Object modeling scripts

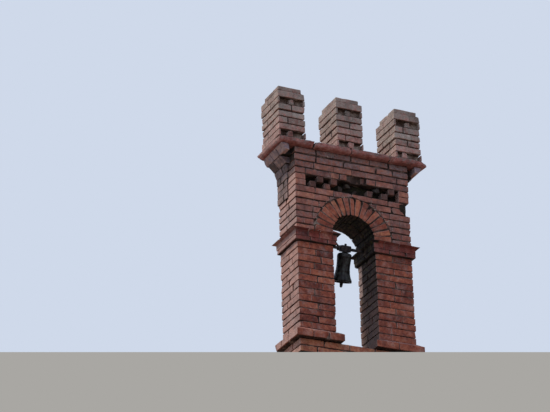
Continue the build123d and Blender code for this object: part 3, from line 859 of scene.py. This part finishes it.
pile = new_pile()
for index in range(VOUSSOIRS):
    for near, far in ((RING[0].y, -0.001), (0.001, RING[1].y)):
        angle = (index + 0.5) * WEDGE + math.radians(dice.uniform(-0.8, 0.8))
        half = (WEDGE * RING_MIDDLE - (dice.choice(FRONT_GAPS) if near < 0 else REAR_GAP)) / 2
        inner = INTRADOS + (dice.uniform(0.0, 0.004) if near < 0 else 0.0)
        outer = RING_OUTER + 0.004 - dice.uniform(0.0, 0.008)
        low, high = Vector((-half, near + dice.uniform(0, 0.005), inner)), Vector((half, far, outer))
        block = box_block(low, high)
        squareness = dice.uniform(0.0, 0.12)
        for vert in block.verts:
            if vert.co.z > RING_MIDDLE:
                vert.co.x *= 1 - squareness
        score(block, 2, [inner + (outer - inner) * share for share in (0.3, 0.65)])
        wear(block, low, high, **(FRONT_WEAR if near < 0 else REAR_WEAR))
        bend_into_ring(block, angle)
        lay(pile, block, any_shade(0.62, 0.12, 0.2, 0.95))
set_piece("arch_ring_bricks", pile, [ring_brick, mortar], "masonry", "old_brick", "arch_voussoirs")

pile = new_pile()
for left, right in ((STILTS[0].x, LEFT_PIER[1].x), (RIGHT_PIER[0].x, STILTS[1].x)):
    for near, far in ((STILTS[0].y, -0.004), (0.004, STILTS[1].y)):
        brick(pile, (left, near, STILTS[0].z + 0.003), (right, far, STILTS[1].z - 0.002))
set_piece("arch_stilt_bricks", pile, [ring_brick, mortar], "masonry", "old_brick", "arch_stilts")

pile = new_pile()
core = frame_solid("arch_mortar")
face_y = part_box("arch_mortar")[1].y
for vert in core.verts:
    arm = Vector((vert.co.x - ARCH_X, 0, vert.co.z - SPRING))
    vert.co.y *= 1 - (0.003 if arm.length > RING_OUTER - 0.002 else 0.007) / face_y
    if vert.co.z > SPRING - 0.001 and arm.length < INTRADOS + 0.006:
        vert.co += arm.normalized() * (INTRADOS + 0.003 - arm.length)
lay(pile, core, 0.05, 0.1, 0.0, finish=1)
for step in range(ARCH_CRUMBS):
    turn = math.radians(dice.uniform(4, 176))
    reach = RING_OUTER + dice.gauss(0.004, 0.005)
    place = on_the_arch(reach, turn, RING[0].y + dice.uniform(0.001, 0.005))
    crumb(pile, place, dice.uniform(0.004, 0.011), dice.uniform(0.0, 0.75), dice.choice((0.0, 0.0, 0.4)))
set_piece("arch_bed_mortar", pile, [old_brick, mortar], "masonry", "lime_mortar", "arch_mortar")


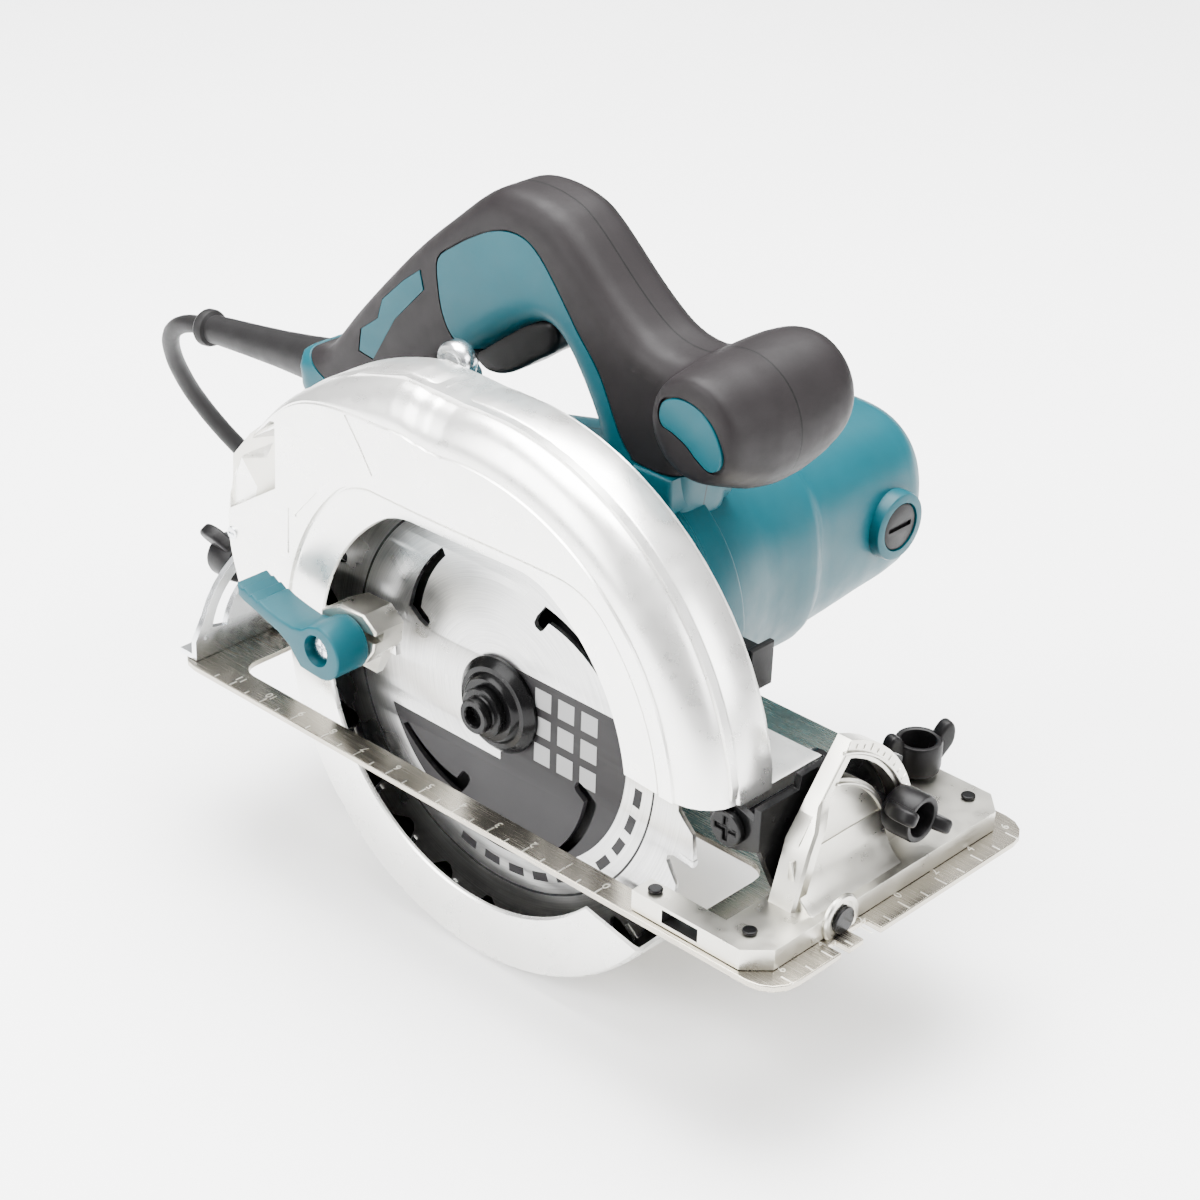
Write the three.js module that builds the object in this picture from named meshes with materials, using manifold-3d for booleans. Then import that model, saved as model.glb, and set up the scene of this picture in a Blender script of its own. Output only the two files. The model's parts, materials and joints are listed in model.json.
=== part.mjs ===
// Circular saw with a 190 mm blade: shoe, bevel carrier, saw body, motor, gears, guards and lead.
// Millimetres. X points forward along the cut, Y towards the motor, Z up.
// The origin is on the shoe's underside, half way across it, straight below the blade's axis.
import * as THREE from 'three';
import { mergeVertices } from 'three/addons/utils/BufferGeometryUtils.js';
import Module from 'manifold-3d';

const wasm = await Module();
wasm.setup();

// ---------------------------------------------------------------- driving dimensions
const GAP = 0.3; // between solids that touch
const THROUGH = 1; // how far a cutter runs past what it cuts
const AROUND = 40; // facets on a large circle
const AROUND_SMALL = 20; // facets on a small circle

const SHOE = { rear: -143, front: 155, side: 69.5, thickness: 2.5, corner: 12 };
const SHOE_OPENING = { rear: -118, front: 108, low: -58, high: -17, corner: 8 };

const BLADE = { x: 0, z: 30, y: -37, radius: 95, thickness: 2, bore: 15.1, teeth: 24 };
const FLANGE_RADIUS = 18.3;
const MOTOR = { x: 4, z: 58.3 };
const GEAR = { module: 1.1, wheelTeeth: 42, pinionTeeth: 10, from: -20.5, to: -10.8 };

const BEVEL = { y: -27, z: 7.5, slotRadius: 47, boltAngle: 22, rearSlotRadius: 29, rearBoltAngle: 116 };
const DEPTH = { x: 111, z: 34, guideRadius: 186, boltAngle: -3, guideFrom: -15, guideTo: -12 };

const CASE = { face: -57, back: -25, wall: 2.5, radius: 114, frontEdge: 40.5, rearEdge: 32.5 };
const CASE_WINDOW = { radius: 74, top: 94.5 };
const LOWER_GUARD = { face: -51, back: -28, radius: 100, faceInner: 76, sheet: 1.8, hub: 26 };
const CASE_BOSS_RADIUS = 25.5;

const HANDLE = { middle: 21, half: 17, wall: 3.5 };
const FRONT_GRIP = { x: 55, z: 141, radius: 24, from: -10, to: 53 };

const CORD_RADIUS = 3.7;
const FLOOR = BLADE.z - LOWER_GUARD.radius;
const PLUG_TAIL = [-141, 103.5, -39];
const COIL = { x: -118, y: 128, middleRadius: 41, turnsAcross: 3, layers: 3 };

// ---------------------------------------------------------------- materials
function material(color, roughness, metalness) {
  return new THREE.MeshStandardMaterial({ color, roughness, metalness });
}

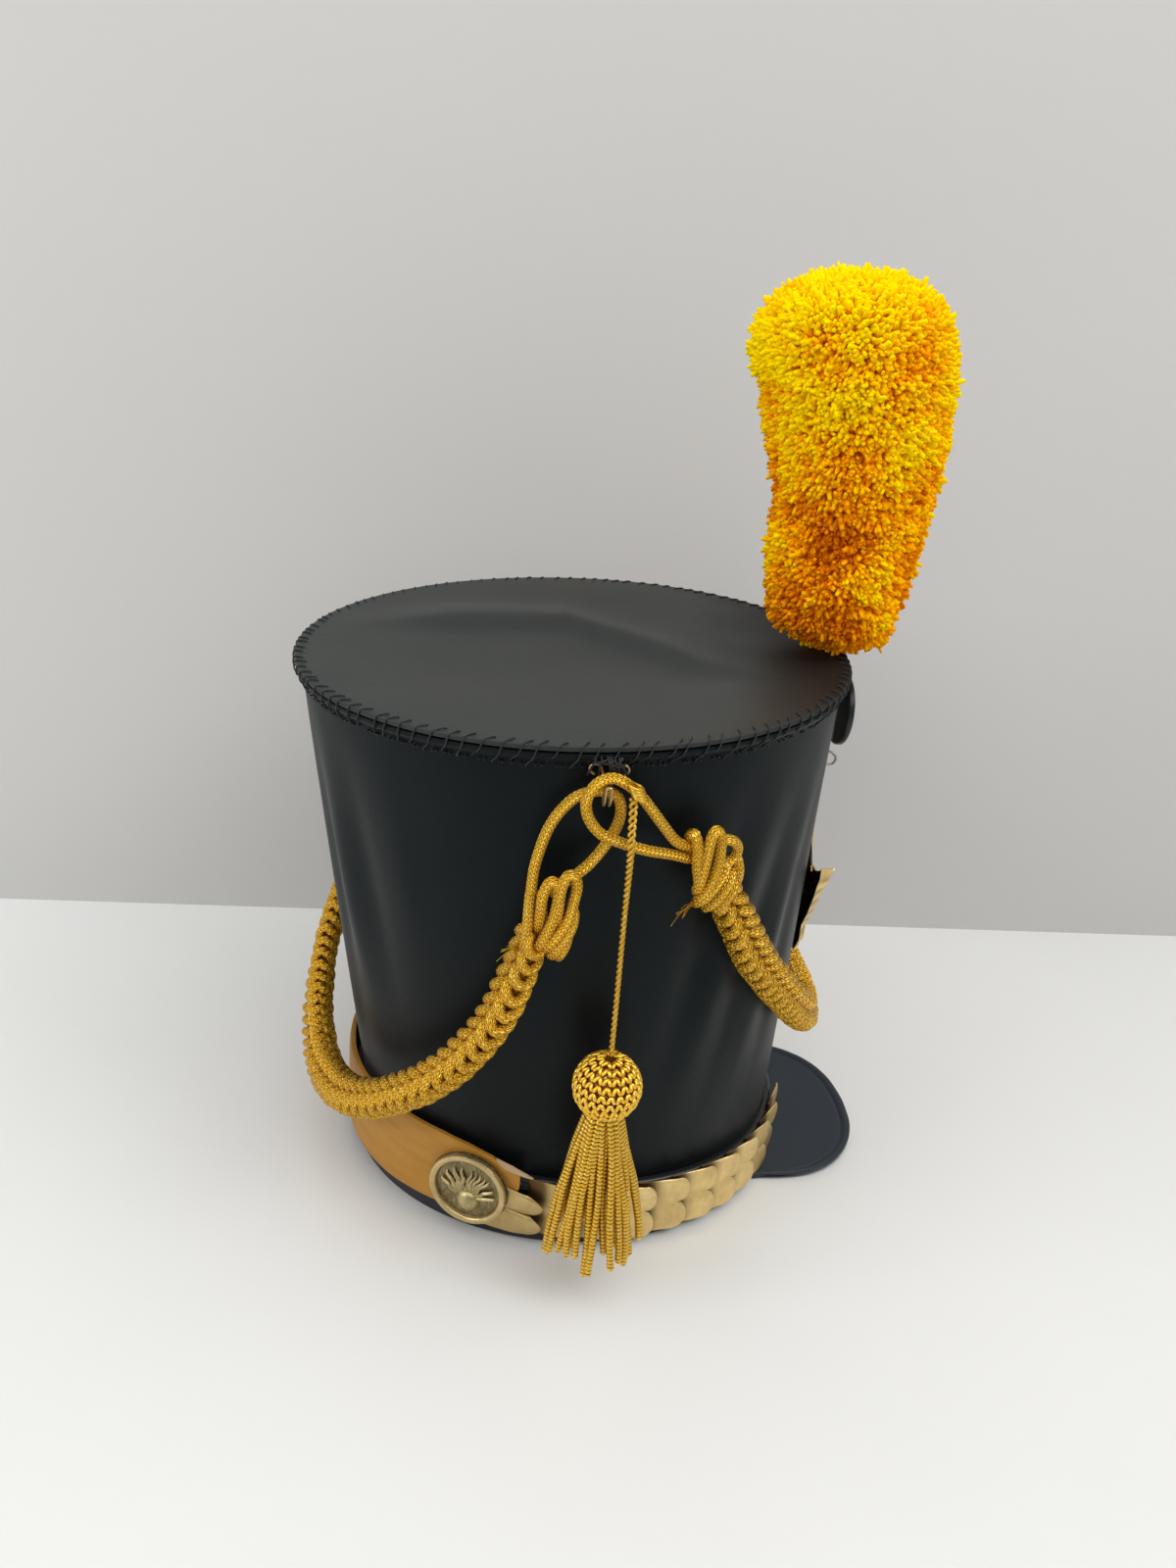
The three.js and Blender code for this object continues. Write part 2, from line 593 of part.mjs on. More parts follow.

[EXERCISE DETAILS]: Output the full listing without altering anything.

[WRITTEN ANSWER]:
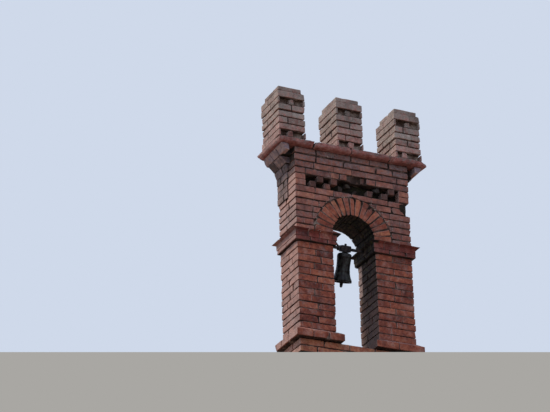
Continue the build123d and Blender code for this object: part 3, from line 859 of scene.py. This part finishes it.
pile = new_pile()
for index in range(VOUSSOIRS):
    for near, far in ((RING[0].y, -0.001), (0.001, RING[1].y)):
        angle = (index + 0.5) * WEDGE + math.radians(dice.uniform(-0.8, 0.8))
        half = (WEDGE * RING_MIDDLE - (dice.choice(FRONT_GAPS) if near < 0 else REAR_GAP)) / 2
        inner = INTRADOS + (dice.uniform(0.0, 0.004) if near < 0 else 0.0)
        outer = RING_OUTER + 0.004 - dice.uniform(0.0, 0.008)
        low, high = Vector((-half, near + dice.uniform(0, 0.005), inner)), Vector((half, far, outer))
        block = box_block(low, high)
        squareness = dice.uniform(0.0, 0.12)
        for vert in block.verts:
            if vert.co.z > RING_MIDDLE:
                vert.co.x *= 1 - squareness
        score(block, 2, [inner + (outer - inner) * share for share in (0.3, 0.65)])
        wear(block, low, high, **(FRONT_WEAR if near < 0 else REAR_WEAR))
        bend_into_ring(block, angle)
        lay(pile, block, any_shade(0.62, 0.12, 0.2, 0.95))
set_piece("arch_ring_bricks", pile, [ring_brick, mortar], "masonry", "old_brick", "arch_voussoirs")

pile = new_pile()
for left, right in ((STILTS[0].x, LEFT_PIER[1].x), (RIGHT_PIER[0].x, STILTS[1].x)):
    for near, far in ((STILTS[0].y, -0.004), (0.004, STILTS[1].y)):
        brick(pile, (left, near, STILTS[0].z + 0.003), (right, far, STILTS[1].z - 0.002))
set_piece("arch_stilt_bricks", pile, [ring_brick, mortar], "masonry", "old_brick", "arch_stilts")

pile = new_pile()
core = frame_solid("arch_mortar")
face_y = part_box("arch_mortar")[1].y
for vert in core.verts:
    arm = Vector((vert.co.x - ARCH_X, 0, vert.co.z - SPRING))
    vert.co.y *= 1 - (0.003 if arm.length > RING_OUTER - 0.002 else 0.007) / face_y
    if vert.co.z > SPRING - 0.001 and arm.length < INTRADOS + 0.006:
        vert.co += arm.normalized() * (INTRADOS + 0.003 - arm.length)
lay(pile, core, 0.05, 0.1, 0.0, finish=1)
for step in range(ARCH_CRUMBS):
    turn = math.radians(dice.uniform(4, 176))
    reach = RING_OUTER + dice.gauss(0.004, 0.005)
    place = on_the_arch(reach, turn, RING[0].y + dice.uniform(0.001, 0.005))
    crumb(pile, place, dice.uniform(0.004, 0.011), dice.uniform(0.0, 0.75), dice.choice((0.0, 0.0, 0.4)))
set_piece("arch_bed_mortar", pile, [old_brick, mortar], "masonry", "lime_mortar", "arch_mortar")


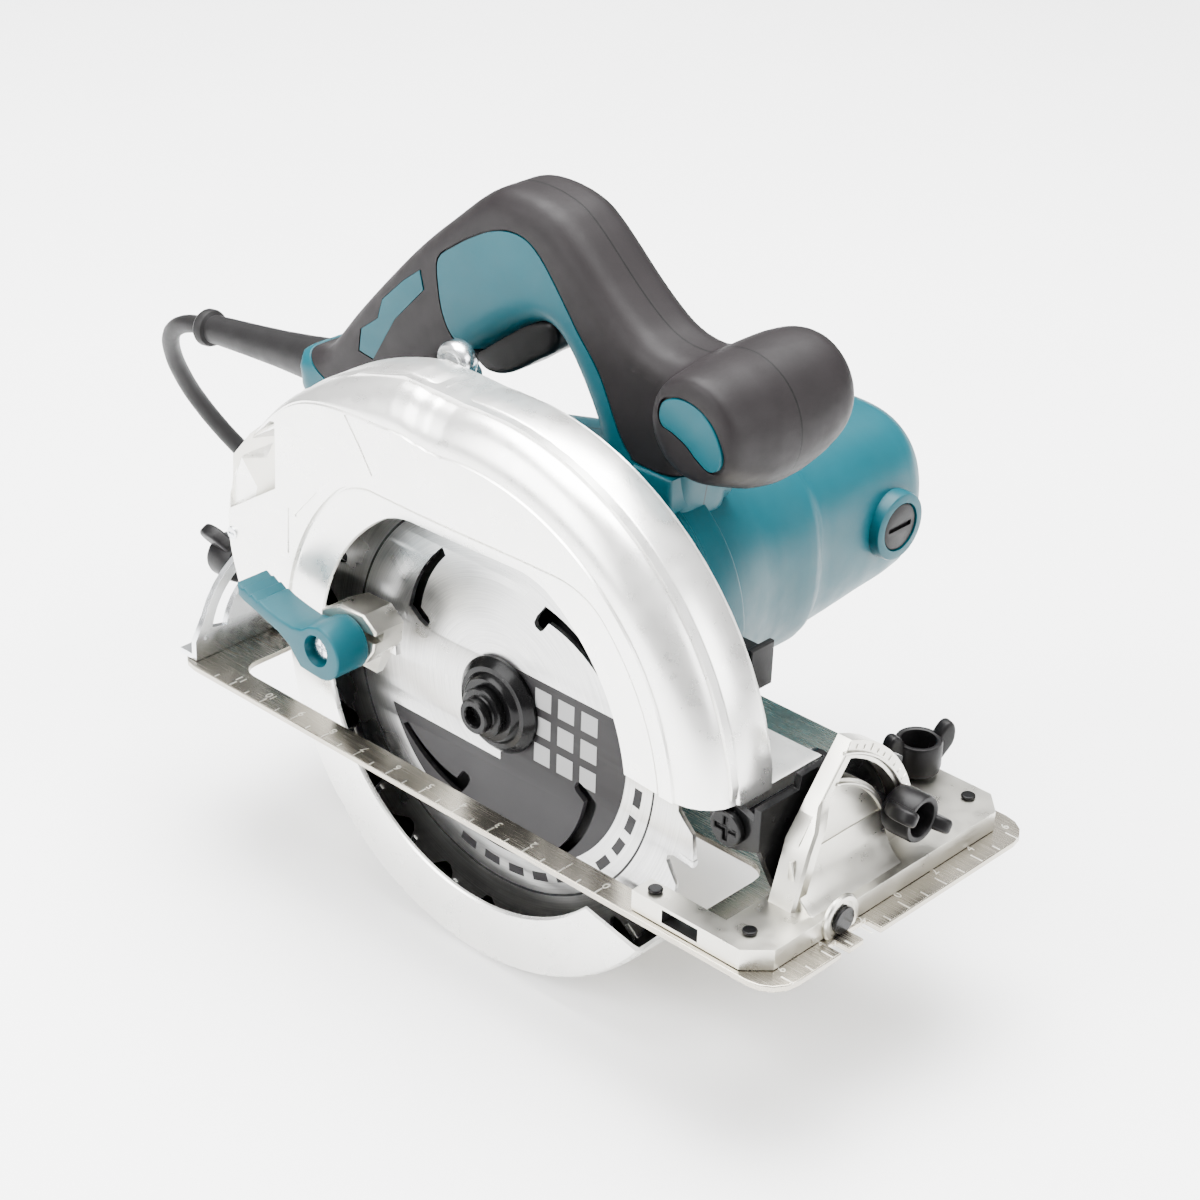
Write the three.js module that builds the object in this picture from named meshes with materials, using manifold-3d for booleans. Then import that model, saved as model.glb, and set up the scene of this picture in a Blender script of its own. Output only the two files. The model's parts, materials and joints are listed in model.json.
=== part.mjs ===
// Circular saw with a 190 mm blade: shoe, bevel carrier, saw body, motor, gears, guards and lead.
// Millimetres. X points forward along the cut, Y towards the motor, Z up.
// The origin is on the shoe's underside, half way across it, straight below the blade's axis.
import * as THREE from 'three';
import { mergeVertices } from 'three/addons/utils/BufferGeometryUtils.js';
import Module from 'manifold-3d';

const wasm = await Module();
wasm.setup();

// ---------------------------------------------------------------- driving dimensions
const GAP = 0.3; // between solids that touch
const THROUGH = 1; // how far a cutter runs past what it cuts
const AROUND = 40; // facets on a large circle
const AROUND_SMALL = 20; // facets on a small circle

const SHOE = { rear: -143, front: 155, side: 69.5, thickness: 2.5, corner: 12 };
const SHOE_OPENING = { rear: -118, front: 108, low: -58, high: -17, corner: 8 };

const BLADE = { x: 0, z: 30, y: -37, radius: 95, thickness: 2, bore: 15.1, teeth: 24 };
const FLANGE_RADIUS = 18.3;
const MOTOR = { x: 4, z: 58.3 };
const GEAR = { module: 1.1, wheelTeeth: 42, pinionTeeth: 10, from: -20.5, to: -10.8 };

const BEVEL = { y: -27, z: 7.5, slotRadius: 47, boltAngle: 22, rearSlotRadius: 29, rearBoltAngle: 116 };
const DEPTH = { x: 111, z: 34, guideRadius: 186, boltAngle: -3, guideFrom: -15, guideTo: -12 };

const CASE = { face: -57, back: -25, wall: 2.5, radius: 114, frontEdge: 40.5, rearEdge: 32.5 };
const CASE_WINDOW = { radius: 74, top: 94.5 };
const LOWER_GUARD = { face: -51, back: -28, radius: 100, faceInner: 76, sheet: 1.8, hub: 26 };
const CASE_BOSS_RADIUS = 25.5;

const HANDLE = { middle: 21, half: 17, wall: 3.5 };
const FRONT_GRIP = { x: 55, z: 141, radius: 24, from: -10, to: 53 };

const CORD_RADIUS = 3.7;
const FLOOR = BLADE.z - LOWER_GUARD.radius;
const PLUG_TAIL = [-141, 103.5, -39];
const COIL = { x: -118, y: 128, middleRadius: 41, turnsAcross: 3, layers: 3 };

// ---------------------------------------------------------------- materials
function material(color, roughness, metalness) {
  return new THREE.MeshStandardMaterial({ color, roughness, metalness });
}

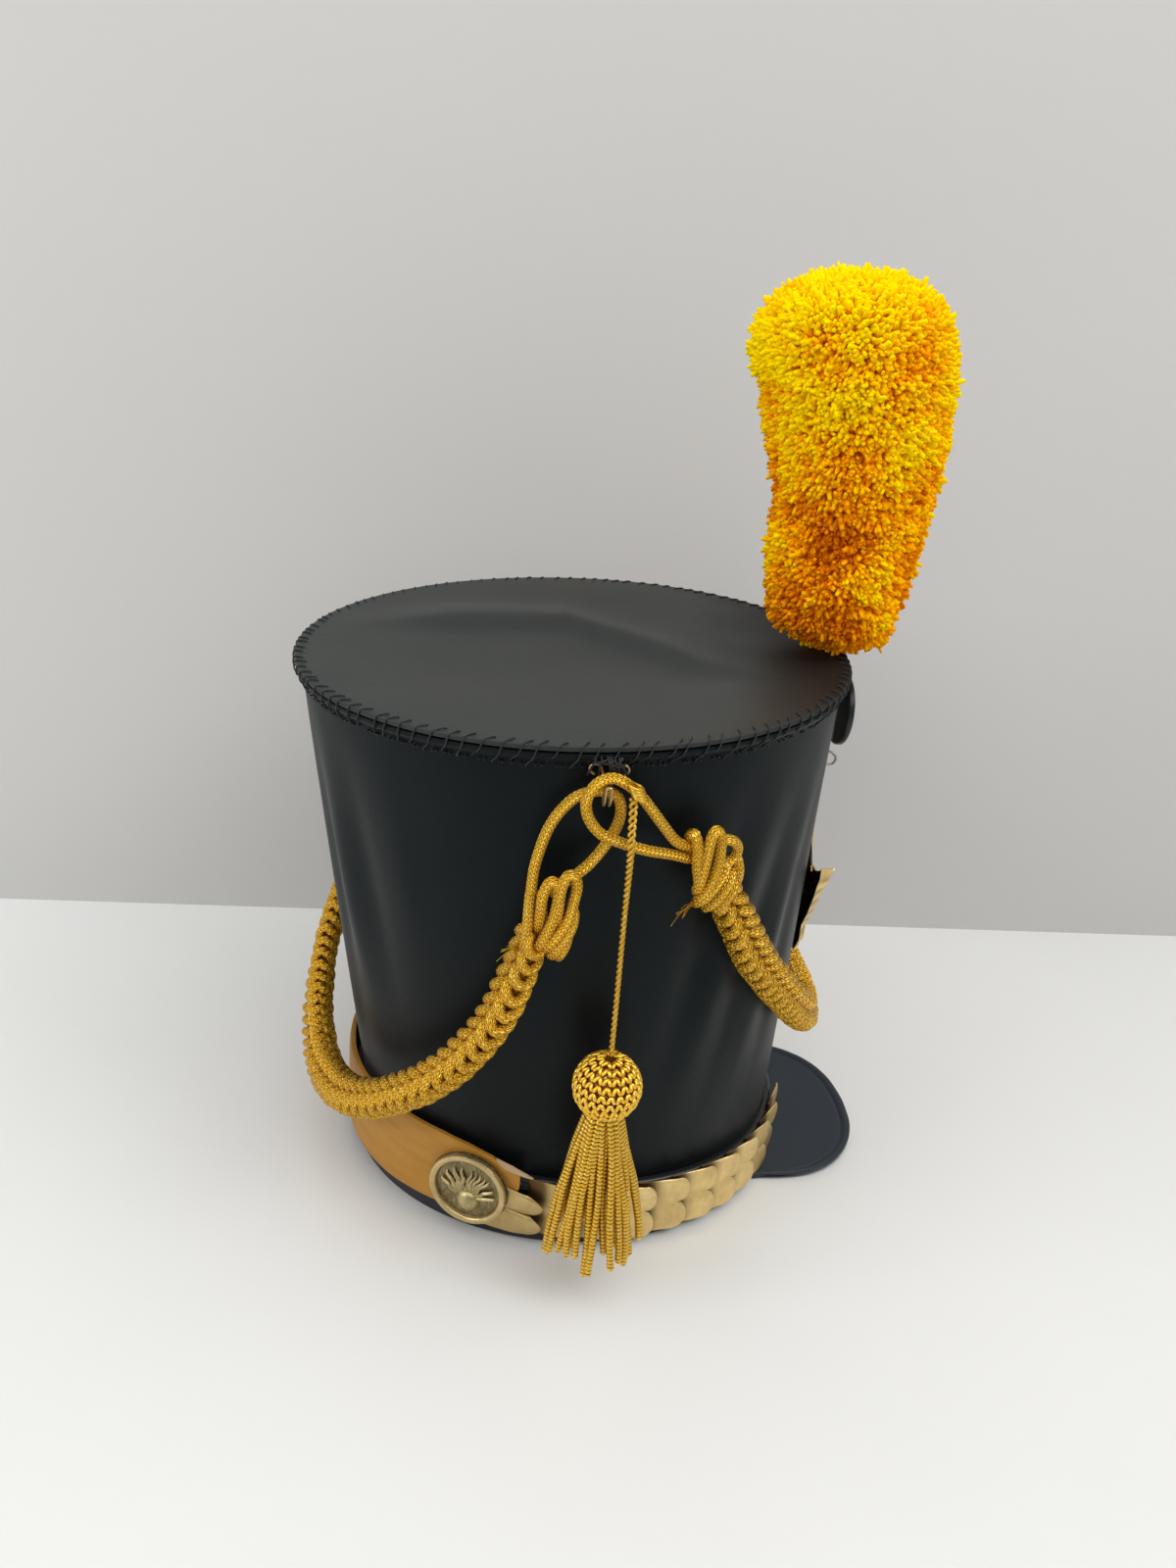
The three.js and Blender code for this object continues. Write part 2, from line 593 of part.mjs on. More parts follow.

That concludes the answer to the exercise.